Framework
From raw DFT records to a calibrated two-stage predictor.
The dissertation decomposes bandgap prediction into the parts the data actually asks for: a phase decision for the zero-inflated spike, then a positive-gap regressor for nonmetallic materials.
52.2%
Metallic share
Eg = 0eV ENTRIES
95,920
Nonmetal subset
SENT TO STAGE 2
72% / 8% / 20%
Train / Calibration / Test
PROPORTIONAL PHASE SPLIT
40,098
Holdout test
WITHHELD MATERIALS
Feature path
The feature matrix is small enough to train fast, but still grounded in chemistry.
The notebook begins with Materials Project entries and uses compositional statistics as a portable representation of atomic, compositional, and structural information. The final 87-feature matrix is designed for fast training, repeatable scaling, and leakage-safe validation.
Materials Project API records provide composition, crystal structure, and DFT-PBE bandgap labels.
GPU chunk-wise featurization expands each material into 145 Magpie-style compositional descriptors.
Variance, collinearity, and intra-group filtering compress the matrix to 87 high-signal descriptors.
Target encoding and scaling are fit only on training data to avoid leakage into calibration or test splits.
Pipeline Architecture
Two-stage hybrid pipeline overview.
The diagram illustrates data ingestion from Materials Project records, GPU-resident featurization, a stage-one classifier that routes metals and nonmetals, followed by a stage-two ensemble regressor and a conformal prediction layer producing calibrated uncertainty intervals.

PIPELINE EXECUTION
The Two-Stage Hybrid Architecture.
GPU-resident curation
The corpus is processed on an NVIDIA GeForce RTX 3050 with an approximately 280 MB in-memory footprint, making 200k-entry screening practical on consumer-grade hardware.
Classifier hurdle
A tuned binary classifier separates metals from nonmetals. Lowering the decision threshold to 0.28 prioritizes nonmetal recall, reducing false negatives from 976 to 411.
Nonmetal regressor
Only positive-bandgap entries are passed to an Optuna-tuned XGBoost ensemble trained on log(1 + Eg), isolating the continuous prediction problem from the zero spike.
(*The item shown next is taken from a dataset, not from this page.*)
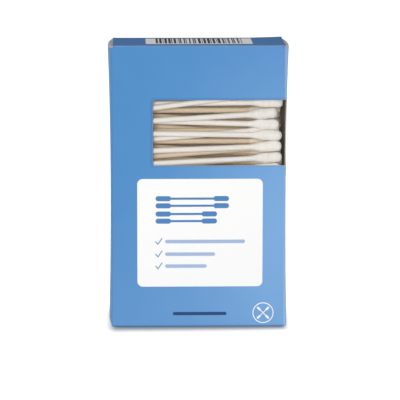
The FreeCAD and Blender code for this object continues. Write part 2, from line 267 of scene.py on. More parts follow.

Bias and uncertainty layer
Bin-wise correction reduces high-energy tail bias, while split conformal prediction converts residuals into calibrated 90% and 95% prediction intervals.
MATHEMATICAL MODELING
Target Transformations & Objective Functions.
Stage 1 target
y maps to 0 for metals, y maps to 1 for nonmetals
The classifier assigns Eg = 0 eV directly when a material is routed as metallic. This prevents the continuous regressor from being trained against the dense zero spike and reduces regression-toward-zero behavior.
Stage 2 target
log(1 + Eg) for positive bandgaps
The positive-gap regressor works on a transformed target to stabilize right-skewed errors, then maps predictions back to electron volts for downstream screening and conformal prediction intervals.